Examination of Witnesses (Questions 60 - 67)



  Q60  Chairman: We do not want to get into the House of Lords issue generally but of course, it is a paradox, is it not, that if we were one day to finish up with an elected House of Lords, we would have closed the back door that we are using at the moment to bring people into government and to answer some of these problems that we are dealing with? We would have to find another way of achieving what we are now achieving through the House of Lords.

  Mr Powell: You would have a different problem, would you not? You would have ministers who were responsible to two different majorities of different sorts. So you would have ministers in the House of Lords who were accountable to the majority, which might be a Conservative majority because of the electoral cycle, and to a Labour majority in the Commons, so you would find yourself with a completely different set of problems.

  Q61  Chairman: This is why I did not want to go down the House of Lords route but I just said that as a way of asking this question, which is, at the moment when a minister is appointed to the Lords, when a Lords minister is appointed, they do not have to go through the propriety checking process that everybody else who enters the Lords has to go through, through the House of Lords Appointments Commission. Is that not just an anomaly?

  Mr Powell: Yes, it is an anomaly but, as I say, I do not think they should be in the Lords anyway. Indeed, I do not think there should be a Lords so I would start from a slightly different position on this.

  Professor King: Can I just chip in that a lot of people who think there ought to be a predominantly elected House of Lords—of whom I am not one, by the way—but a lot of people who believe that nevertheless allow for the possibility of a, say, 80% or whatever elected House of Lords, but also I go back to the point that was made earlier, with which I concur: it seems to me that it would not be beyond the wit of man or woman to invent a number of slots, if you like, a number of opportunities, half a dozen or a dozen, for people to become ministers who are not members of either House of Parliament but who nevertheless are expected to be answerable to one or other House of Parliament.

  Q62  Chairman: That was my second question, which is ...

  Lord Turnbull: Can I just say on this question of who is responsible for appointment vetting, and by and large I think the Prime Minister should be responsible for the calibre of people and the background of people, so he should do these checks.

  Q63  Chairman: So they should be exempt from any further propriety check?

  Lord Turnbull: No, they should be done by the Prime Minister. I do not think you would have divided accountabilities, "Who on earth let this guy in?" If he is coming in as a prime ministerial appointment, the Prime Minister should take responsibility for all the background checks and so on.

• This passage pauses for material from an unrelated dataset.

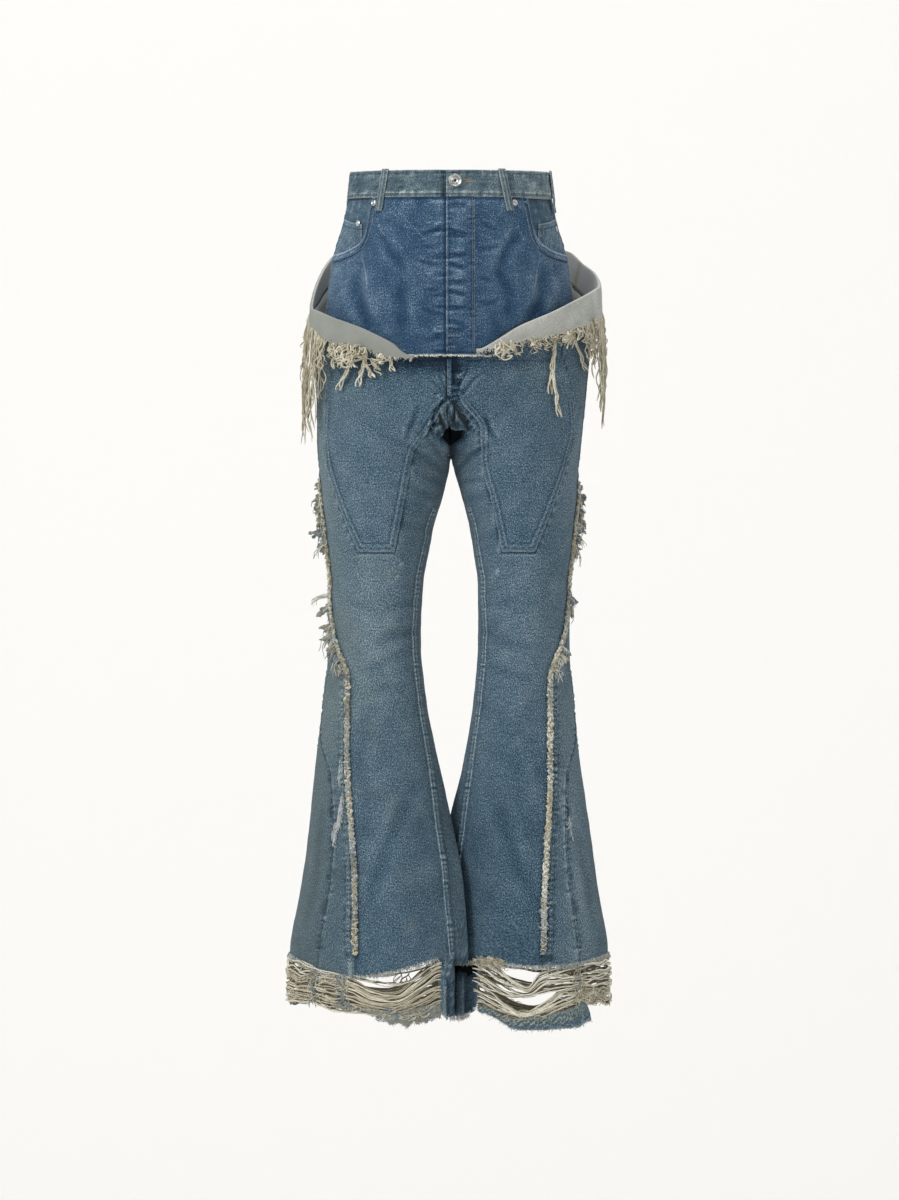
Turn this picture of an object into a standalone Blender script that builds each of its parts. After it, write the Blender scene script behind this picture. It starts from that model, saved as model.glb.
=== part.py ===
"""Bootcut jeans, filled out as if worn: a dark upper shell, a folded hip layer and flared legs.

Metres, +Z up, the front faces -Y. The origin is the centre of the waistband.
Left is -X and right is +X, as seen from the front. Tables are in millimetres.
"""
import math

import bmesh
import bpy
import numpy as np
from mathutils import Vector

MM = 0.001
SEAM = 0.3          # gap between neighbouring pieces
DENIM = 1.5         # cloth wall
BAND = 2.6          # waistband wall, two layers
SIDES = ("left", "right")
SIGN = {"left": -1.0, "right": 1.0}

# Upper shell: half width and depth of its sections.
UPPER = {
    "z": (18, -19, -55, -95, -157, -235),
    "half": (134, 138, 146, 157.5, 166, 171),
    "front": (96, 99, 103, 106, 108, 108),
    "back": (98, 102, 110, 119, 127, 131),
}
WAIST_TOP = 17.5
WAIST_SEAM = -19.0
UPPER_HEM = -232.0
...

  Q64  Chairman: Does that happen?

  Lord Turnbull: I think they check whether someone has a CRB record or something, yes, or if he is disqualified as a director. With all ministerial appointments you basically make sure that our friends in various places have no objections.

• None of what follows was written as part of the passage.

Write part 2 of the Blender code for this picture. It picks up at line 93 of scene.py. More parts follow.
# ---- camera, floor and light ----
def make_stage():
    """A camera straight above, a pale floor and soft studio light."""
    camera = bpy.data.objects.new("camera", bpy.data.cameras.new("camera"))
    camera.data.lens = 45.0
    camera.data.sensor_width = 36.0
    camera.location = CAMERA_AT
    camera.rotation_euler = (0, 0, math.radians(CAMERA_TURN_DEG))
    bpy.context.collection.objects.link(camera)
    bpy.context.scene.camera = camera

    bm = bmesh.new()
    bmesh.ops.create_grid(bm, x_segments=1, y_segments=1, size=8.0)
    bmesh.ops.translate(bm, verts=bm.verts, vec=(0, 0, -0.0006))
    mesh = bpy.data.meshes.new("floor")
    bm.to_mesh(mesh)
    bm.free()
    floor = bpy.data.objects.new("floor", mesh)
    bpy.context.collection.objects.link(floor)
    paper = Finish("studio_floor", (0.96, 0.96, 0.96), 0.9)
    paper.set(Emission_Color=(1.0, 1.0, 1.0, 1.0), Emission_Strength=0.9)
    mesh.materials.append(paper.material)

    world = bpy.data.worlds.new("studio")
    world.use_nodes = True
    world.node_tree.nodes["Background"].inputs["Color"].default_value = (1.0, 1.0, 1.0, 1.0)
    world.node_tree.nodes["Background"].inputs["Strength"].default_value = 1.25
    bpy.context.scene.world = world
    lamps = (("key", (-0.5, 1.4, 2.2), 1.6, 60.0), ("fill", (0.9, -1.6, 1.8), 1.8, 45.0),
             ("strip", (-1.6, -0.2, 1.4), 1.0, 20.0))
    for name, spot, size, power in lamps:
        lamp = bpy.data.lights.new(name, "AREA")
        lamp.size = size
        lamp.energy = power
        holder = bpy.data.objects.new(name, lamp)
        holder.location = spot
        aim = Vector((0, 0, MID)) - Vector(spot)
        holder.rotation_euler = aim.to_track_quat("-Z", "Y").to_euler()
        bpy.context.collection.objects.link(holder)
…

  Q65  Chairman: Is this true, Jonathan, that you vet people for decency?

  Mr Powell: There is a standard that has existed for decades, a standard process for vetting anyone who becomes a minister, which would apply to these people too, yes.

  Q66  Chairman: We could go there but we will not go there. Could I just pose this final question, which is, if we do go down the route of bringing people in, letting them be ministers, holding them to account in the normal way, which is the route we seem to be going down, would it make sense to add in the other bit from the more separated power system, which is to have these people submit to confirmation hearings in the Commons, if these are people who are not elected by anybody?

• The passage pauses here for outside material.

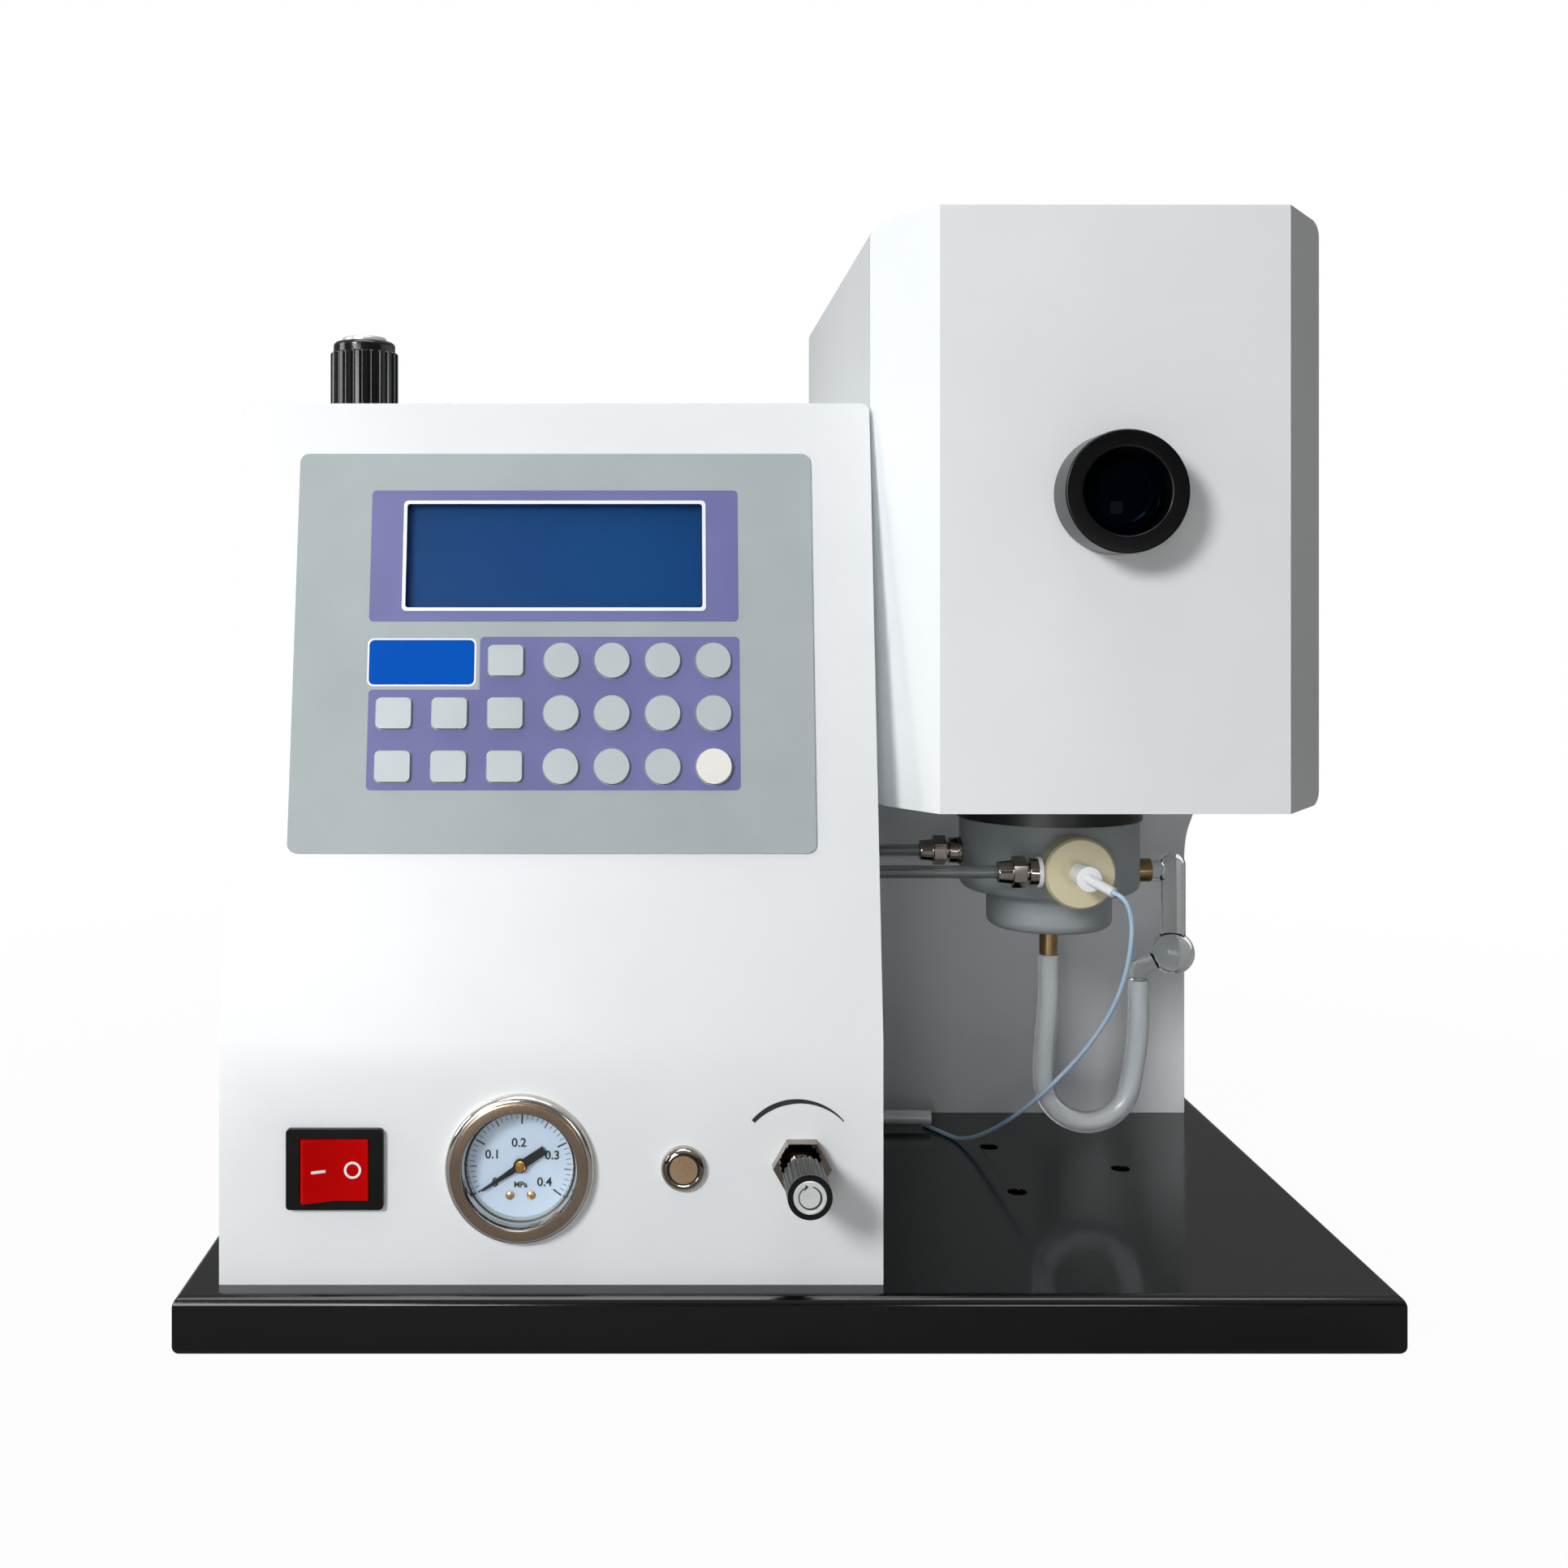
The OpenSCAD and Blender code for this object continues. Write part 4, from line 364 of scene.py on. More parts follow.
def add_plate(name, outlines, low, high, place, *looks, **more):
    """A flat plate from low to high; the first outline is its edge, the others its holes."""
    curve = bpy.data.curves.new(name, "CURVE")
    curve.dimensions, curve.fill_mode = "2D", "BOTH"
    curve.extrude = (high - low) / 2
    for outline in outlines:
        spline = curve.splines.new("POLY")
        spline.points.add(len(outline) - 1)
        for point, (x, y) in zip(spline.points, outline):
            point.co = (x, y, 0, 1)
        spline.use_cyclic_u = True
    mesh = drawn_mesh(name, curve, place @ Matrix.Translation((0, 0, (low + high) / 2)))
    mesh.name = name
    return add_piece(name, mesh, *looks, **more)


def add_lathe(name, profile, place, steps, *looks):
    """A closed profile of (radius, height) pairs turned round the z axis."""
    points, faces, rows = [], [], []
    for r, h in profile:
        if r == 0:
            rows.append([len(points)] * steps)
            points.append((0, 0, h))
            continue
        rows.append([len(points) + i for i in range(steps)])
        for i in range(steps):
            turn = 2 * math.pi * i / steps
            points.append((r * math.cos(turn), r * math.sin(turn), h))
    for a, b in zip(rows, rows[1:] + rows[:1]):
        for i in range(steps):
            j = (i + 1) % steps
            corners = list(dict.fromkeys((a[i], a[j], b[j], b[i])))
            if len(corners) > 2:
                faces.append(corners)
    return add_piece(name, new_mesh(name, points, faces, place, outward=True), *looks)


def smooth_route(points, steps=6):
    """A smooth curve through the points, as a list of close points."""
    made = []
    for i in range(len(points) - 1):
        a, b = points[max(i - 1, 0)], points[i]
        c, d = points[i + 1], points[min(i + 2, len(points) - 1)]
        for k in range(steps):
            t = k / steps
            made.append(0.5 * (2 * b + (c - a) * t + (2 * a - 5 * b + 4 * c - d) * t * t
                               + (3 * b - a - 3 * c + d) * t ** 3))
    return made + [points[-1]]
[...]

  Professor King: Could I just say about that that I am tempted by the idea but I think there is one very serious problem which has manifested itself in the United States, which is that very often in the US the quantum of clearance that takes place, to which is added confirmation hearings, simply puts an awful lot of people off. They are very reluctant to allow their names to be put forward, not because they are crooks or for any reason like that but simply the quantum of hassle is far too great. If you ask a very able person to do a job, he or she may think "Yes, I will do it if I am offered it," but if I have to spend a couple of months appearing before committees or whatever, I may not want to do that. That is a serious problem in the US.

  Mr Powell: I think if you had confirmation hearings, you would need to have them for all Ministers. I do not really recognise this concept of elected ministers because no-one is elected as a minister; they are elected as an MP. It is the Prime Minister of the day who chooses them as a minister, so all ministers should be on the same footing from that point of view.

  Q67  Chairman: You are quite in favour of confirmation hearings for all Ministers, are you?

  Mr Powell: I think the practical problems that Tony raises are pretty serious but in principle, if you are going to have this new role for the House of Commons where committees are playing a bigger role and there is a role for backbenchers, it seems to me a logical extension of that, yes.

  Lord Turnbull: I am rather against it. I think the Prime Minister should take responsibility for the appointments that he makes.

  Chairman: Fascinating stuff! The sense is that there is a direction of travel going on here in a rather disorganised way. I think what we are trying to do is to give some shape to it so that we can work out where we might want to go, so we do not see all these as problems with the system but are probably edging towards a rather different way of doing some of this. You have been immensely helpful. Is there anything else you think you would like to say before we end that we have not asked you? If not, let me just thank you all very much for coming along and for talking to us.